Mais c’est en fait à la temporalité de chacun que s’attache le récit autobiographique, c’est-à-dire au temps vécu par la conscience : celui dont elle fait l’expérience directe et qui déploie, à partir du présent (le seul moment saisi par son attention), un passé qui est fait de données accumulées servant de base à l’action (mais c’est le présent qui interprète ce passé) et un futur fait de possibilités nouvelles (mais c’est encore le présent qui anticipe l’avenir).
C’est ici que la question de l’identité de la personne et de la continuité du moi dans le temps vient s’inscrire dans la démarche autobiographique. En effet, au-delà du propos déclaré visant à raconter des événements, à les situer dans un contexte historique, familial et social, afin de les faire connaître à d’autres personnes, apparaît également le projet d’un « connais-toi toi-même » que l’écriture peut permettre d’élucider. Et cette démarche s’effectue avec et contre le temps qui passe : les autobiographes tentent de concilier le caractère nécessairement temporel et changeant de leur existence vécue avec la quête d’une définition d’eux-mêmes qui dépasse cette temporalité biographique et constitue leur identité personnelle. (On est ici dans la théorie de l’identité narrative telle que conçue par Ricœur : voir notamment Temps et récit, vol. III).
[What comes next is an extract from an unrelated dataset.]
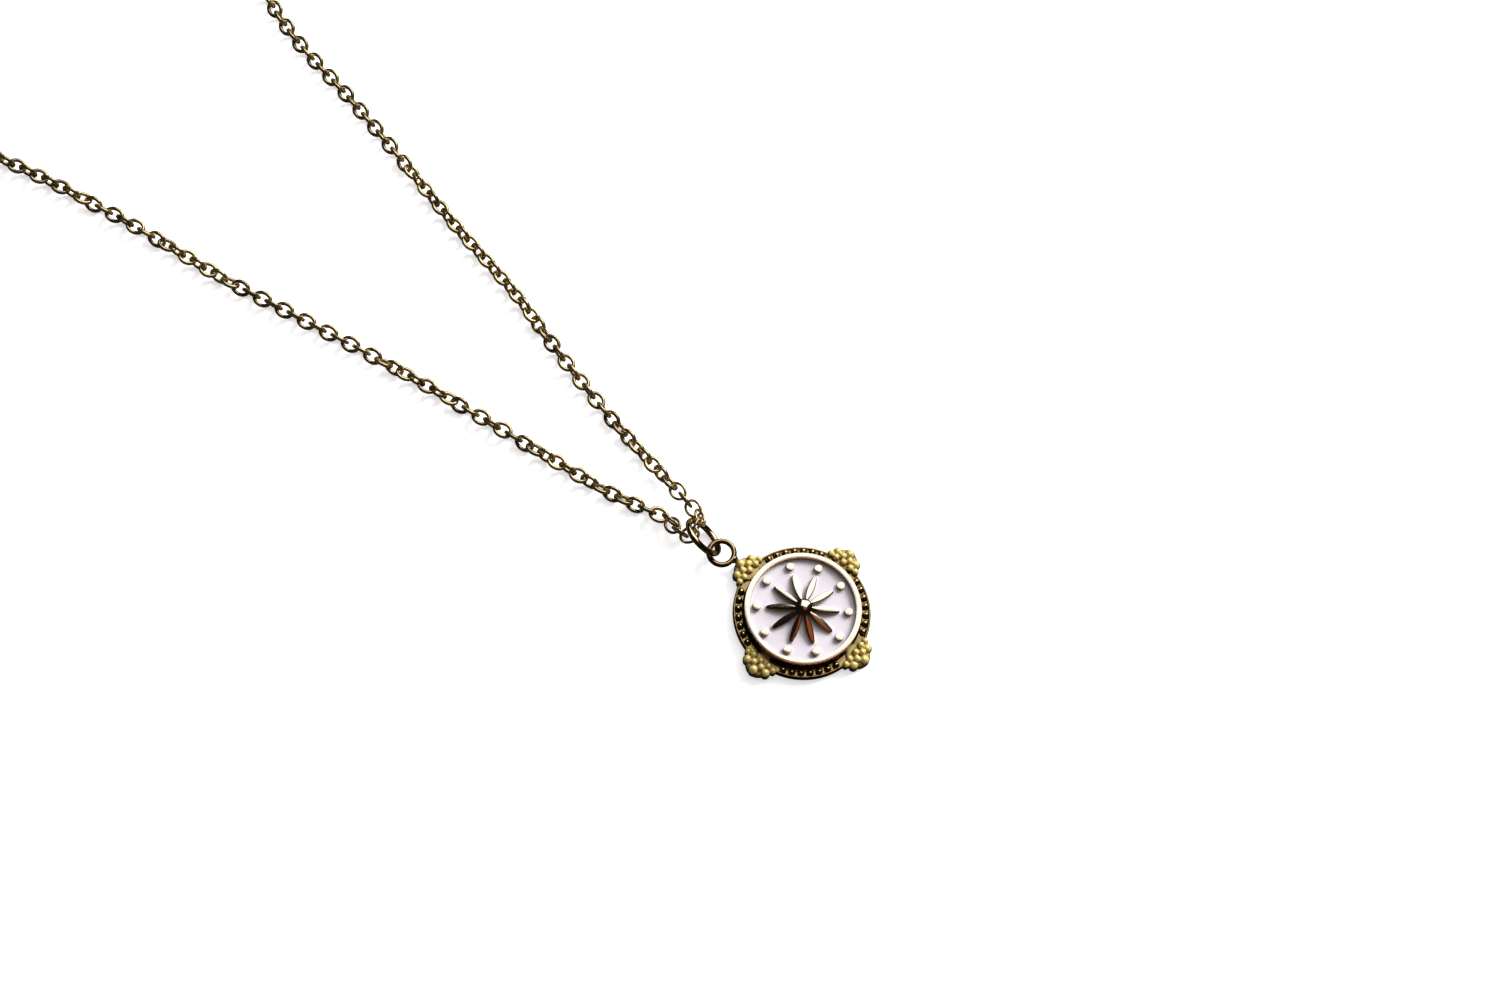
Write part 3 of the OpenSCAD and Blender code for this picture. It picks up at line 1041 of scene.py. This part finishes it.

L’acte même d’écriture pose les termes du rapport entre le temps de cette écriture et celui des faits rapportés. La connaissance acquise après coup, nécessairement anachronique, est cependant mobilisée pour interpréter les événements. On voit déjà que, même en cherchant à suivre un fil chronologique linéaire, l’intrication des temps est inévitable. Les axes temporels se retrouvent fréquemment entrecroisés, dans l’autobiographie comme dans la fiction.
Il existe un facteur qui détermine en grande partie l’organisation des récits, c’est le travail de remémoration. À travers ce processus, on ne se contente pas de ramener à la surface des éléments enfouis dans les sédiments du passé, mais on opère simultanément une élaboration du souvenir pour le rendre utilisable dans le récit. L’autobiographe effectue ainsi un mouvement continuel de navette entre le passé de l’histoire et le présent de l’écriture de son récit, en recourant soit à des documents conservés, soit à des efforts de mémoire pour convoquer ses souvenirs.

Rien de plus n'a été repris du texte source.